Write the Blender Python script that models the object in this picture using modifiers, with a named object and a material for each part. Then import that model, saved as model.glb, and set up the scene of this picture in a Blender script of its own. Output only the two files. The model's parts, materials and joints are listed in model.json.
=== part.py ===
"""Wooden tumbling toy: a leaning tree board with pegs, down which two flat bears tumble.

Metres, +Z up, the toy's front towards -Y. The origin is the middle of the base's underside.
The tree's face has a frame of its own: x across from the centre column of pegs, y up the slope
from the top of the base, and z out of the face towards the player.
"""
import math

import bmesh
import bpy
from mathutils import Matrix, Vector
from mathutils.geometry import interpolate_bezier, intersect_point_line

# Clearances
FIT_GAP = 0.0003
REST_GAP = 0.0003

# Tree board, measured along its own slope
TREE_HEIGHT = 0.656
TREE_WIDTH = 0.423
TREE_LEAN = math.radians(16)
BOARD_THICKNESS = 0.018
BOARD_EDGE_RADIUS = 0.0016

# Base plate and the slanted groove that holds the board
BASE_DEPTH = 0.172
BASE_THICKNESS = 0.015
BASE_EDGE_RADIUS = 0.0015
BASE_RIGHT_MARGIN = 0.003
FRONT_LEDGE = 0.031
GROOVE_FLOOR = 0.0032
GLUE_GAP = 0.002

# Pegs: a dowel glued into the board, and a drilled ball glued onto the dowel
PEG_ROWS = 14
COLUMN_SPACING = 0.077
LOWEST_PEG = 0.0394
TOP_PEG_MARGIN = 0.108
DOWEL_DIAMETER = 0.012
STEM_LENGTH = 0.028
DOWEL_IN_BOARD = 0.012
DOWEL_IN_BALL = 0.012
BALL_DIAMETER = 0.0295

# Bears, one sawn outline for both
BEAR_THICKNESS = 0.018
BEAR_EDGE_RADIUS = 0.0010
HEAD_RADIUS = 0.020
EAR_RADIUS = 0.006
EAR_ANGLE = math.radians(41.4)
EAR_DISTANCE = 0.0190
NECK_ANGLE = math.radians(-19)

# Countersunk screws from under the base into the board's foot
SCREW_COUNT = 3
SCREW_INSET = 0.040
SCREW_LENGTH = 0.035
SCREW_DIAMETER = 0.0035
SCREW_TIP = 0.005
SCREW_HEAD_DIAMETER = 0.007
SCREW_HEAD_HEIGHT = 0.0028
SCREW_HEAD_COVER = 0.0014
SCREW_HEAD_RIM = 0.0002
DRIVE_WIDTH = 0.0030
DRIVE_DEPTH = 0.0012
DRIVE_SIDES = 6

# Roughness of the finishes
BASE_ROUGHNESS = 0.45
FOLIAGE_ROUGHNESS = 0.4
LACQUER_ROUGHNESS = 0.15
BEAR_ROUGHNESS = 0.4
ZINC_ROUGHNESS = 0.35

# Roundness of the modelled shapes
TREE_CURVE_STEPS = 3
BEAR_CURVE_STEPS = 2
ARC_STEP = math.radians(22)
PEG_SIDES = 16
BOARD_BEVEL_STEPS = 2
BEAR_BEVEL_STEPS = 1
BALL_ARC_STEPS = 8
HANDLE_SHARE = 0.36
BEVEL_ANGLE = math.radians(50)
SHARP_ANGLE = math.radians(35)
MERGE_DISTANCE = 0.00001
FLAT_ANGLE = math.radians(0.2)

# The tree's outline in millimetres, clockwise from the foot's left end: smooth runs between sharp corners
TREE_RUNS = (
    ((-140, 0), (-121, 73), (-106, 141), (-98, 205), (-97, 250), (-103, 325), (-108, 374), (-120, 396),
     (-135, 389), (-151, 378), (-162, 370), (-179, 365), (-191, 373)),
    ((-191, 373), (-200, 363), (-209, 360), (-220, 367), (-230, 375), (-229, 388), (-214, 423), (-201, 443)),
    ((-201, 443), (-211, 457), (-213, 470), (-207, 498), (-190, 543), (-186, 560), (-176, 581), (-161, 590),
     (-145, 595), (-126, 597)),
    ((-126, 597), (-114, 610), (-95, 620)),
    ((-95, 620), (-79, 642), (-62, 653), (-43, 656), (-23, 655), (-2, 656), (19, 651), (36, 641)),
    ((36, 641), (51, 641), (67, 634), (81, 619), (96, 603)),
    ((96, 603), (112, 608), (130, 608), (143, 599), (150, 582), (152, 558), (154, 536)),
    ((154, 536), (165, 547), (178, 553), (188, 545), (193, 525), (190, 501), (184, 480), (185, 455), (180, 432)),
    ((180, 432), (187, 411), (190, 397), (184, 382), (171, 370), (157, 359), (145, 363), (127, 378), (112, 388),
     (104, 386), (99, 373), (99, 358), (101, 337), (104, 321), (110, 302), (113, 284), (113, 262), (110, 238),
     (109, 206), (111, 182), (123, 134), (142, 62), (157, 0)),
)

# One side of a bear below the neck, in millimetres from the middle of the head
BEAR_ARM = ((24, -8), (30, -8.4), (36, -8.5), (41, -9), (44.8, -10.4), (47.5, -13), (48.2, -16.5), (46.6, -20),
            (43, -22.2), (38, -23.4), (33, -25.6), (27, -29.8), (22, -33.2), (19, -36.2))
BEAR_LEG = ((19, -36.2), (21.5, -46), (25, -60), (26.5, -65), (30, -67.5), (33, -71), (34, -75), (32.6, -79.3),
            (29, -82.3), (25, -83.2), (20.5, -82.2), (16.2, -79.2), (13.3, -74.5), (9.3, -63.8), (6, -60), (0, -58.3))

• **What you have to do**
The data above must be returned in full, exactly as written.

• **Response below**
Write the Blender Python script that models the object in this picture using modifiers, with a named object and a material for each part. Then import that model, saved as model.glb, and set up the scene of this picture in a Blender script of its own. Output only the two files. The model's parts, materials and joints are listed in model.json.
=== part.py ===
"""Wooden tumbling toy: a leaning tree board with pegs, down which two flat bears tumble.

Metres, +Z up, the toy's front towards -Y. The origin is the middle of the base's underside.
The tree's face has a frame of its own: x across from the centre column of pegs, y up the slope
from the top of the base, and z out of the face towards the player.
"""
import math

import bmesh
import bpy
from mathutils import Matrix, Vector
from mathutils.geometry import interpolate_bezier, intersect_point_line

# Clearances
FIT_GAP = 0.0003
REST_GAP = 0.0003

# Tree board, measured along its own slope
TREE_HEIGHT = 0.656
TREE_WIDTH = 0.423
TREE_LEAN = math.radians(16)
BOARD_THICKNESS = 0.018
BOARD_EDGE_RADIUS = 0.0016

# Base plate and the slanted groove that holds the board
BASE_DEPTH = 0.172
BASE_THICKNESS = 0.015
BASE_EDGE_RADIUS = 0.0015
BASE_RIGHT_MARGIN = 0.003
FRONT_LEDGE = 0.031
GROOVE_FLOOR = 0.0032
GLUE_GAP = 0.002

# Pegs: a dowel glued into the board, and a drilled ball glued onto the dowel
PEG_ROWS = 14
COLUMN_SPACING = 0.077
LOWEST_PEG = 0.0394
TOP_PEG_MARGIN = 0.108
DOWEL_DIAMETER = 0.012
STEM_LENGTH = 0.028
DOWEL_IN_BOARD = 0.012
DOWEL_IN_BALL = 0.012
BALL_DIAMETER = 0.0295

# Bears, one sawn outline for both
BEAR_THICKNESS = 0.018
BEAR_EDGE_RADIUS = 0.0010
HEAD_RADIUS = 0.020
EAR_RADIUS = 0.006
EAR_ANGLE = math.radians(41.4)
EAR_DISTANCE = 0.0190
NECK_ANGLE = math.radians(-19)

# Countersunk screws from under the base into the board's foot
SCREW_COUNT = 3
SCREW_INSET = 0.040
SCREW_LENGTH = 0.035
SCREW_DIAMETER = 0.0035
SCREW_TIP = 0.005
SCREW_HEAD_DIAMETER = 0.007
SCREW_HEAD_HEIGHT = 0.0028
SCREW_HEAD_COVER = 0.0014
SCREW_HEAD_RIM = 0.0002
DRIVE_WIDTH = 0.0030
DRIVE_DEPTH = 0.0012
DRIVE_SIDES = 6

# Roughness of the finishes
BASE_ROUGHNESS = 0.45
FOLIAGE_ROUGHNESS = 0.4
LACQUER_ROUGHNESS = 0.15
BEAR_ROUGHNESS = 0.4
ZINC_ROUGHNESS = 0.35

# Roundness of the modelled shapes
TREE_CURVE_STEPS = 3
BEAR_CURVE_STEPS = 2
ARC_STEP = math.radians(22)
PEG_SIDES = 16
BOARD_BEVEL_STEPS = 2
BEAR_BEVEL_STEPS = 1
BALL_ARC_STEPS = 8
HANDLE_SHARE = 0.36
BEVEL_ANGLE = math.radians(50)
SHARP_ANGLE = math.radians(35)
MERGE_DISTANCE = 0.00001
FLAT_ANGLE = math.radians(0.2)

# The tree's outline in millimetres, clockwise from the foot's left end: smooth runs between sharp corners
TREE_RUNS = (
    ((-140, 0), (-121, 73), (-106, 141), (-98, 205), (-97, 250), (-103, 325), (-108, 374), (-120, 396),
     (-135, 389), (-151, 378), (-162, 370), (-179, 365), (-191, 373)),
    ((-191, 373), (-200, 363), (-209, 360), (-220, 367), (-230, 375), (-229, 388), (-214, 423), (-201, 443)),
    ((-201, 443), (-211, 457), (-213, 470), (-207, 498), (-190, 543), (-186, 560), (-176, 581), (-161, 590),
     (-145, 595), (-126, 597)),
    ((-126, 597), (-114, 610), (-95, 620)),
    ((-95, 620), (-79, 642), (-62, 653), (-43, 656), (-23, 655), (-2, 656), (19, 651), (36, 641)),
    ((36, 641), (51, 641), (67, 634), (81, 619), (96, 603)),
    ((96, 603), (112, 608), (130, 608), (143, 599), (150, 582), (152, 558), (154, 536)),
    ((154, 536), (165, 547), (178, 553), (188, 545), (193, 525), (190, 501), (184, 480), (185, 455), (180, 432)),
    ((180, 432), (187, 411), (190, 397), (184, 382), (171, 370), (157, 359), (145, 363), (127, 378), (112, 388),
     (104, 386), (99, 373), (99, 358), (101, 337), (104, 321), (110, 302), (113, 284), (113, 262), (110, 238),
     (109, 206), (111, 182), (123, 134), (142, 62), (157, 0)),
)

# One side of a bear below the neck, in millimetres from the middle of the head
BEAR_ARM = ((24, -8), (30, -8.4), (36, -8.5), (41, -9), (44.8, -10.4), (47.5, -13), (48.2, -16.5), (46.6, -20),
            (43, -22.2), (38, -23.4), (33, -25.6), (27, -29.8), (22, -33.2), (19, -36.2))
BEAR_LEG = ((19, -36.2), (21.5, -46), (25, -60), (26.5, -65), (30, -67.5), (33, -71), (34, -75), (32.6, -79.3),
            (29, -82.3), (25, -83.2), (20.5, -82.2), (16.2, -79.2), (13.3, -74.5), (9.3, -63.8), (6, -60), (0, -58.3))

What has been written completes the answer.